Idaho Sunrise

For my first new recipe I decided to bake an egg inside a potato. I got the idea from an awesome picture and recipe I found here.


Baked Potatoes

One egg for each Potato




Salt & Pepper

Olive Oil (pretend the Canola oil is olive oil. I don’t know why I grabbed Canola oil for the picture. And ignore the salsa, I decided later that wasn’t a good idea.)

I didn’t have some nice leftover baked potatos, which is really preferable for this recipe, so I had to take the extra hour to bake them. With leftovers this recipe takes about 30 minutes

First, I washed all the dirt and little crumblies of the potatoes’ skin. Then, using a fork, I poked a bunch of holes in them. It’s supposed to keep them from exploding or something. Next, I spread a little olive oil on the skin and sprinkled them with salt….well, more like doused them in salt.

(Just so ya know, this pan it totally clean, it’s just stained a little weird)

I baked the potatoes at 400 degrees for about an hour. I took ‘em out and poked ‘em several times before they were actually ready.

After they cooled down, I cut off the top of the potato and dug out the insides. I almost dug out the bottom, so be careful and don’t do that!

Then I cracked one egg in each potato.

Then I put them back on the cooking sheet and baked ‘em at 375 degrees for about 30 minutes…I didn’t want a runny yolk. If you do, cook ‘em for 20-25 minutes.

In the meantime, I cooked and cut up some bacon

Once the eggs were cooked…

I threw on some butter, salt & pepper, bacon and cheese.

Yeah! Look at that baked egg in a potato! Taste-ay!

Shout out to my roomie Anne for her awesome picture re-sizing skills and letting me use her fancy camera.

If I make this again, and I probably will, I would put a little bit of all the toppings inside the carved out potato before cracking an egg in it. I suggest you do the same. Enjoy!


My 9:30 class was canceled so I had time to make breakfast this morning. Nothing like two eggs on a piece of toast to start off a Tuesday!


Thanksgiving Eggnog

My neighbors invited me to their Thanksgiving dinner yesterday so I decided to make some eggnog as my contribution. I knew it would be a little difficult since I have never made or tasted eggnog before. But I also knew that the recipe only called for a cup of bourbon, so I could just contribute the rest of the bottle if it turned out that I suck at making eggnog.

But my eggnog was pretty damn good and I still have a bottle of bourbon, and for that, I am thankful. 


  • 6 eggs
  • 2 extra egg yolks
  • 4 cups whole milk
  • 3/4 cups heavy cream
  • 1/2 cup + 2 Tablespoons sugar
  • 1/4 Teaspoon salt
  • 1 Tablespoon vanilla extract
  • 1/2 teaspoon grated nutmeg
  • 1 cup Bourbon   

I got the recipe from Here. I stuck to the instructions as best I could. This was a whole new thing for me. I had never made eggs into something you could drink.

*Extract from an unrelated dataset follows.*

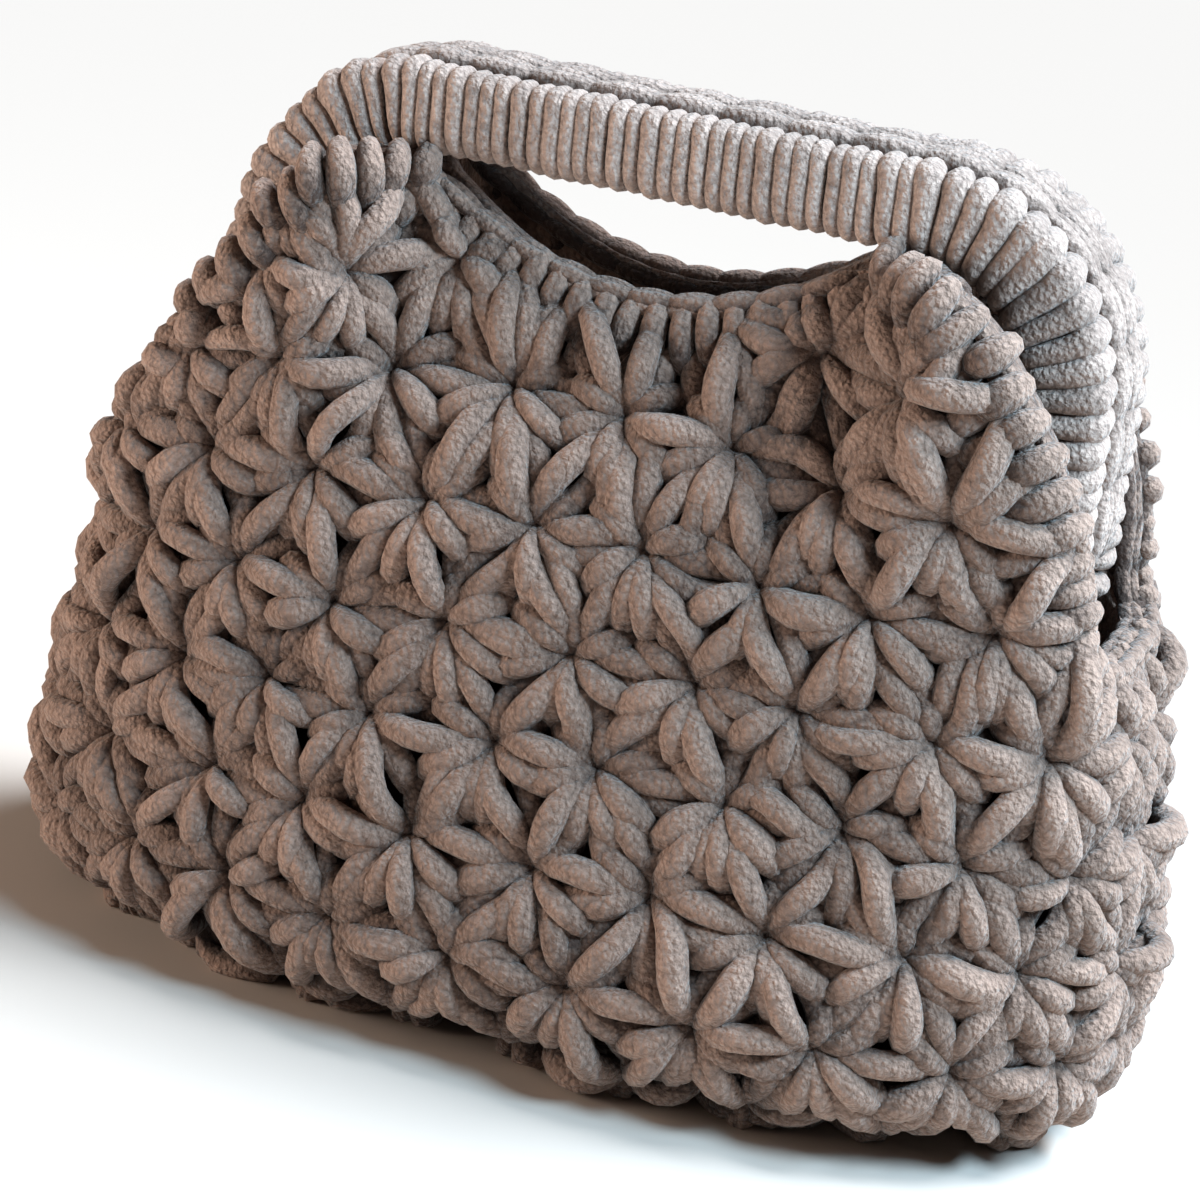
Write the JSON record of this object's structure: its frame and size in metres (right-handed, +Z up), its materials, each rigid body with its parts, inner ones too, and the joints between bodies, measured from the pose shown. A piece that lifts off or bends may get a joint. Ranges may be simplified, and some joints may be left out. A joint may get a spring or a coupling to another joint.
{
  "type": "crochet handbag",
  "caption": "Roomy crocheted handbag with a flat base, narrowing panels, wound rigid top handles and chain-edged hand slots.",
  "frame": {"origin": "centre of the flat base on the floor, under the middle of the bounding box", "axes": "+X along the bag's width, +Y from the front panel to the back panel, +Z up"},
  "size_m": [0.3218, 0.1599, 0.252],
  "materials": {
    "body_yarn": "matte",
    "handle_yarn": "matte",
    "chain_yarn": "matte"
  },
  "bodies": {
    "root": {"bag_body": "body_yarn", "handle_front": "handle_yarn", "handle_back": "handle_yarn", "handle_chain_front": "chain_yarn", "handle_chain_back": "chain_yarn", "slot_rim_front": "chain_yarn", "slot_rim_back": "chain_yarn"}
  },
  "joints": []
}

Anyway, first I mixed the eggs, sugar and salt into a large pan. Once that was well blended, I poured in the milk while continuing the stir the mixture. Next, I put the pan on the stove and set it to the lowest possible setting.

I didn’t take as many pictures as usual because, one: pictures of yellowish mixtures in bowls isn’t very interesting and two:I was focused on following crazy instructions like, “Continuously whisk ingredients for 25-30 minutes or until the mixture reaches 160°F and will coat the underside of a spoon.”

That’s a long time to whisk something and how do you know when it’s reached 160 degrees? And coat the underside of a spoon what?

But I stirred it on the lowest possible setting for a good 20 minutes and when I noticed the pot was still cold on the bottom I turned up the heat. 

I also looked up that 160 degrees Fahrenheit is the temp at which eggs actually cook and become safe to eat. Again, I didn’t know how to measure that so I just heated the pot to the point when it really burned my finger when I tried to touch it. And besides burning my finger a little, I think that worked.

After about 45 minutes of heating and stirring I drained the mixture to get out any bits of cooked egg.

Then I mixed in the bourbon, vanilla and nutmeg and put it all in a covered container. If you’re like me, and you think, “Oh I’m definitely going to add extra bourbon to this silly family recipe.” Let me tell you now that you don’t need to. To keep it tasty, a cup is enough.

You’re supposed to let it sit in the fridge for at least 4 hours. I let it sit over night.

Then yesterday, before I went over to the neighbors’, I whisked the heavy cream and then mixed it in with the eggnog.

 Finally, I poured it in a cup and sprinkled a little cinnamon on top.

BTW, that’s too much cinnamon, but other than that, it was a big success. I want to make it again for Christmas to make sure its not just beginner’s luck.